| PROBLEM |
Output, word for word, every line from the start of the listing down to and including the line that contains "whole bag, put"; include nothing else.

⁂

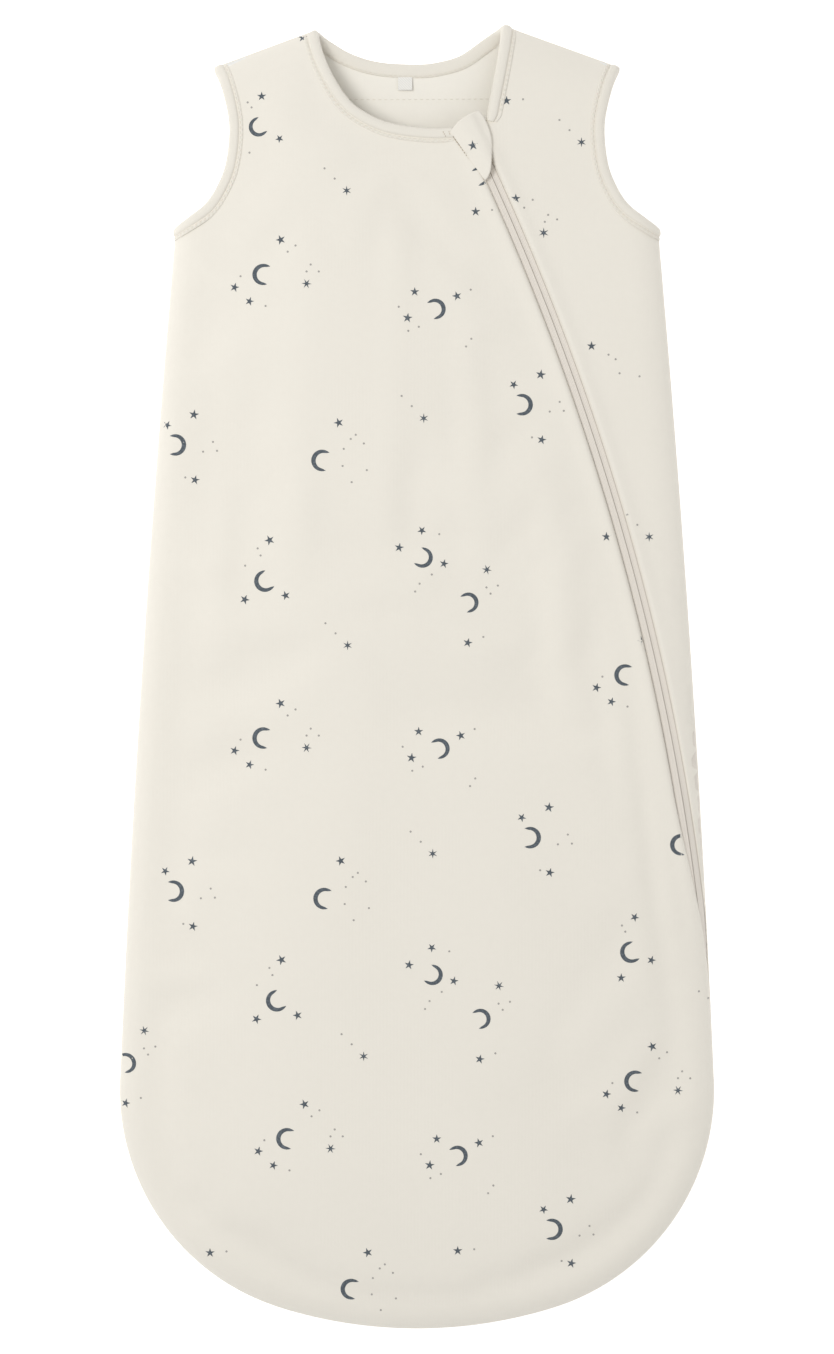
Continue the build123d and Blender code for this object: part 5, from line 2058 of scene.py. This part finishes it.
class SleepingBag:
    """The whole bag, put together from its sub-assemblies."""

    def __init__(self) -> None:
        """Set out the form and the finishes."""
        self.bag = Bag(BagForm(), ZipRun())
        self.cutter = PanelCutter(self.bag)
        self.fold = FoldLine()
        self.layers = Layers()
        self.print_shrink = 0.9965
        self.finishes = Finishes.build()
        self.pieces: list[bpy.types.Object] = []

    def keep(self, pieces: Sequence[bpy.types.Object]) -> None:
        """Note new pieces and report each."""
        for piece in pieces:
            self.pieces.append(piece)
            log.info("%s: %d faces", piece.name, len(piece.data.polygons))

    def panels(self) -> dict[str, ClothPanel]:
        """Cut and dress the three panels, settling the big front panel's cloth first."""
        slot = self.cutter.slot
        made = {}
        front_nodes = {k: (f"front_{k}", f"lapel_{k}") for k in ("outer", "wadding", "lining")}
        swell = None
        for name, face, loop, edge, nodes, blended in (
            ("front_panel", Face.FRONT, self.cutter.front_loop(slot.left_gap),
             slot.main_edge(self.bag, slot.left_gap), front_nodes, True),
            ("zip_side_panel", Face.FRONT, self.cutter.zip_side_loop(slot.right_gap),
             slot.side_edge(self.bag, slot.right_gap), {k: (f"zip_side_{k}",) for k in front_nodes}, False),
            ("back_panel", Face.BACK, self.cutter.back_loop(), None, {k: (f"back_{k}",) for k in front_nodes}, False),
        ):
            panel = ClothPanel(name, self.bag, face, loop, edge, nodes, blended)
            panel.lay()
            if blended:
                swell = PanelSwell(panel)
                swell.settle()
                swell.move(panel.sheet)
            self.keep(panel.dress(self.finishes, self.layers, self.fold.bend))
            made[name] = panel
        return made

    def prints(self, panels: dict[str, ClothPanel], flap: ZipGarage) -> None:
        """Print the moons and stars on the panels and the flap."""
        shrink = self.print_shrink
        front = [mark for kind, x, y in FRONT_PRINT for mark in kind.value.marks(x * shrink, y * shrink)]
        side = [mark for kind, x, y in ZIP_SIDE_PRINT for mark in kind.value.marks(x * shrink, y * shrink)]
        back = []
        for column in range(-1, 2):
            for row in range(-1, 4):
                at_x, at_y = -60.0 + 188.0 * column, 230.0 + 25.0 * column - 224.0 * row
                back += [mark for kind, x, y in BACK_REPEAT for mark in kind.value.marks(at_x + x, at_y + y)]
        for panel_name, marks in (("front_panel", front), ("zip_side_panel", side), ("back_panel", back)):
            panel = panels[panel_name]
            for word, skin, chosen in (
                ("print", self.finishes.ink, [m for m in marks if m.motif is not Motif.DOT]),
                ("dots", self.finishes.faint_ink, [m for m in marks if m.motif is Motif.DOT]),
            ):
                film = CrescentPrint(f"{panel_name}_{word}", panel.sheet, panel.loop, panel.face)
                piece = film.build(chosen, skin)
                if panel.blended:
                    self.fold.bend(piece)
                else:
                    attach(piece, "bag")
                self.keep([piece])
        edge = np.vstack([np.array(flap.free_edge), np.array(flap.top_edge)])
        film = CrescentPrint("garage_star", flap.top, edge, Face.FRONT, 0.08, 0.05)
        star = film.build([Mark(Motif.STAR, 29.8, 283.2, 5.6, 8.0)], self.finishes.ink)
        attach(star, "flap")
        self.keep([star])

    def hardware(self) -> None:
        """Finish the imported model's own slider, stops and pull."""
        for node, skin in (
            ("slider_body", self.finishes.enamel),
            ("slider_crown", self.finishes.enamel),
            ("slider_pull", self.finishes.enamel),
            ("zip_top_stop_left", self.finishes.stop),
            ("zip_top_stop_right", self.finishes.stop),
        ):
            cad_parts[node].material_slots[0].material = skin
            log.info("%s finished", node)

    def build(self) -> None:
        """Build everything in order."""
        panels = self.panels()
        self.keep(Neckline(self.bag, self.cutter).build(self.finishes, self.fold.bend))
        for side in (1, -1):
            self.keep(ArmholeBand(self.bag, self.cutter, side).build(self.finishes))
        self.keep(BackNeckInside(self.bag, self.cutter).build(self.finishes))
        self.keep(ZipParts(self.bag).build(self.finishes, self.fold.bend))
        flap = ZipGarage(self.bag)
        self.keep([flap.build(self.finishes), flap.seam(self.finishes.seam), flap.band_end(self.finishes.seam)])
        self.prints(panels, flap)
        self.hardware()


def main() -> None:
    """Build the bag and the studio."""
    logging.basicConfig(level=logging.INFO, format="%(name)s: %(message)s")
    SleepingBag().build()
    Studio().build()


if __name__ == "__main__":
    main()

⁂

| TASK RESPONSE |
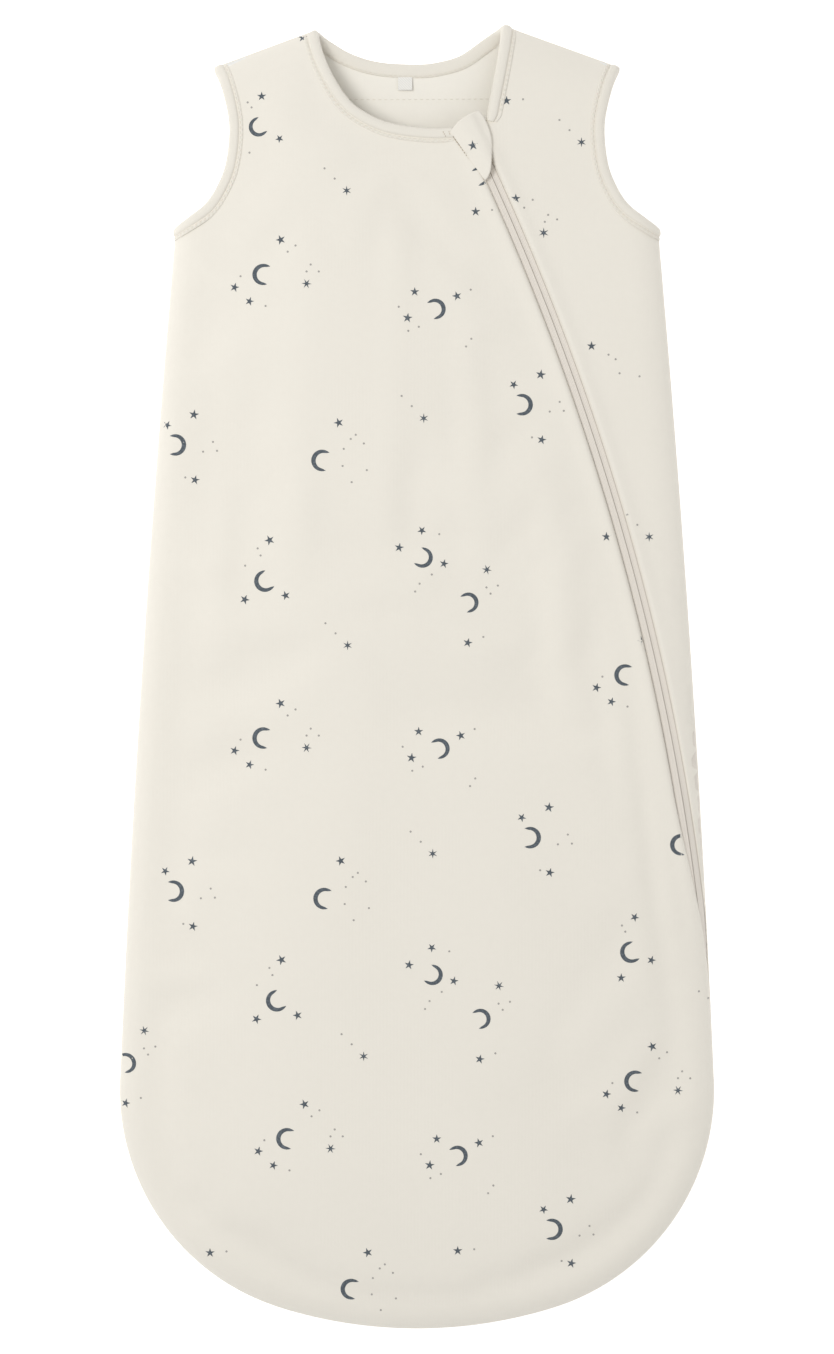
Continue the build123d and Blender code for this object: part 5, from line 2058 of scene.py. This part finishes it.
class SleepingBag:
    """The whole bag, put together from its sub-assemblies."""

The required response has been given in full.